Tendo em conta que praticamente todas as pessoas estão com medo de sentimentos (que são muitas vezes vistos como "inapropriados" em determinados contextos sociais) e o poder que esses sentimentos dão ao indivíduo para resistir à sua própria opressão, existe uma "boa" razão pela qual as crianças são sistematicamente aterrorizadas para suprimir sua consciência de como eles se sentem. Afinal, se você quer um escravo obediente que se encaixa facilmente em um dos papéis aprovados na sociedade existente, é vital que o seu poder emocional seja destruído. As pessoas que são emocionalmente poderosas não são boas escravas.
E nós queremos escravos. Se nós quiséssemos que as pessoas fossem verdadeiramente livres e poderosas, e para saber o que palavras como "liberdade" e "democracia" realmente significam, então daríamos liberdade e democracia para os nossos filhos, incluindo o direito de escolher se eles querem ou não ir à escola. Você não pode forçar uma criança a frequentar a escola - nesse ambiente, a criança está presa sob o controle de um adulto que dirige todas as atividades sob a ameaça de violência (mesmo que nós nos enganemos, chamando essa violência de "punição") para a menor desobediência.

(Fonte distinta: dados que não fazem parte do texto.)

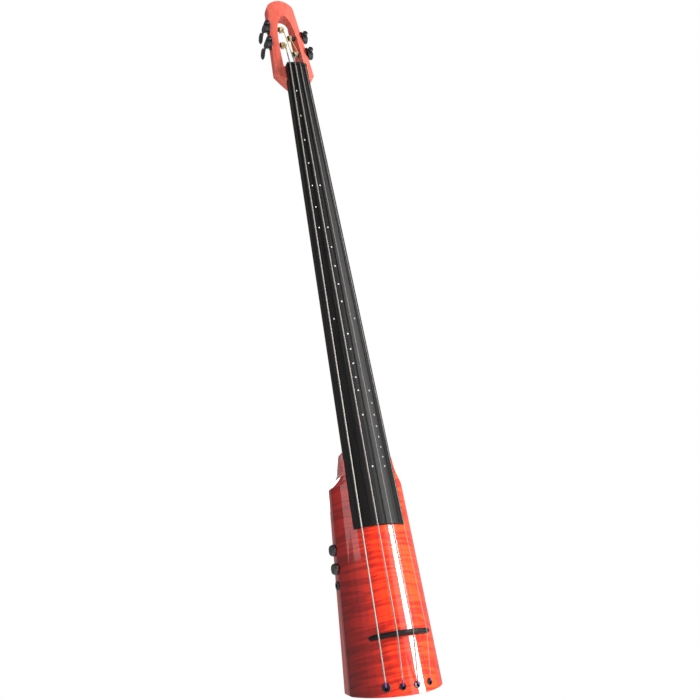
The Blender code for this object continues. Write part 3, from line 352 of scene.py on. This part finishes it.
def make_floor():
    shape = bmesh.new()
    level = Matrix.Translation((0, 0, FLOOR_UP))
    bmesh.ops.create_grid(shape, x_segments=8, y_segments=8, size=FLOOR_HALF, matrix=level)
    mesh = bpy.data.meshes.new("floor")
    shape.to_mesh(mesh)
    shape.free()
    floor = bpy.data.objects.new("floor", mesh)
    bpy.context.scene.collection.objects.link(floor)
    mesh.materials.append(plain_floor())


def area_light(name, place, target, width, height, power):
    data = bpy.data.lights.new(name, "AREA")
    data.shape = "RECTANGLE"
    data.size = width
    data.size_y = height
    data.energy = power
    lamp = bpy.data.objects.new(name, data)
    lamp.location = place
    lamp.rotation_euler = (Vector(target) - Vector(place)).to_track_quat("-Z", "Y").to_euler()
    lamp.visible_camera = False
    bpy.context.scene.collection.objects.link(lamp)


def make_world():
    """Soft pale light from all round, and pure white where the camera looks straight at it."""
    world = bpy.data.worlds.new("studio")
    bpy.context.scene.world = world
    world.use_nodes = True
    tree = world.node_tree
    background = tree.nodes["Background"]
    rays = tree.nodes.new("ShaderNodeLightPath")
    strength = tree.nodes.new("ShaderNodeMapRange")
    strength.inputs["To Min"].default_value = WORLD_LIGHT
    strength.inputs["To Max"].default_value = WORLD_SEEN
    tree.links.new(rays.outputs["Is Camera Ray"], strength.inputs["Value"])
    tree.links.new(strength.outputs["Result"], background.inputs["Strength"])
    background.inputs["Color"].default_value = (1.0, 1.0, 1.0, 1.0)


def make_camera():
    data = bpy.data.cameras.new("camera")
    data.lens = CAMERA_LENS
    data.sensor_width = CAMERA_SENSOR
    camera = bpy.data.objects.new("camera", data)
    columns = (CAMERA_RIGHT, CAMERA_ABOVE, CAMERA_BACK, CAMERA_PLACE)
    camera.matrix_world = Matrix([[column[row] for column in columns] for row in range(3)] + [[0, 0, 0, 1]])
    bpy.context.scene.collection.objects.link(camera)
    bpy.context.scene.camera = camera


make_camera()
make_world()
area_light("strip right", (1.56, -1.57, 0.1), (0.0, -0.05, 0.1), 0.62, 3.2, 190.0)
area_light("soft left", (-1.7, -1.3, 1.2), (0.0, 0.0, 0.2), 1.3, 2.0, 16.0)
area_light("back rim", (0.6, 1.8, 1.1), (0.0, 0.0, 0.3), 1.2, 1.2, 18.0)
make_floor()
dress_nodes()
make_dots()
bpy.context.scene.view_settings.view_transform = "Standard"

Se quisermos combater eficazmente toda a gama de problemas de violência que enfrentamos no mundo - incluindo a guerra, degradação ambiental e exploração econômica -, então a nossa estratégia deve incluir o combate à violência em sua origem: a violência que, nós, adultos, infligimos em nossos filhos, porque temos medo de ouvi-los e deixá-los fazer escolhas (e erros) para si mesmos.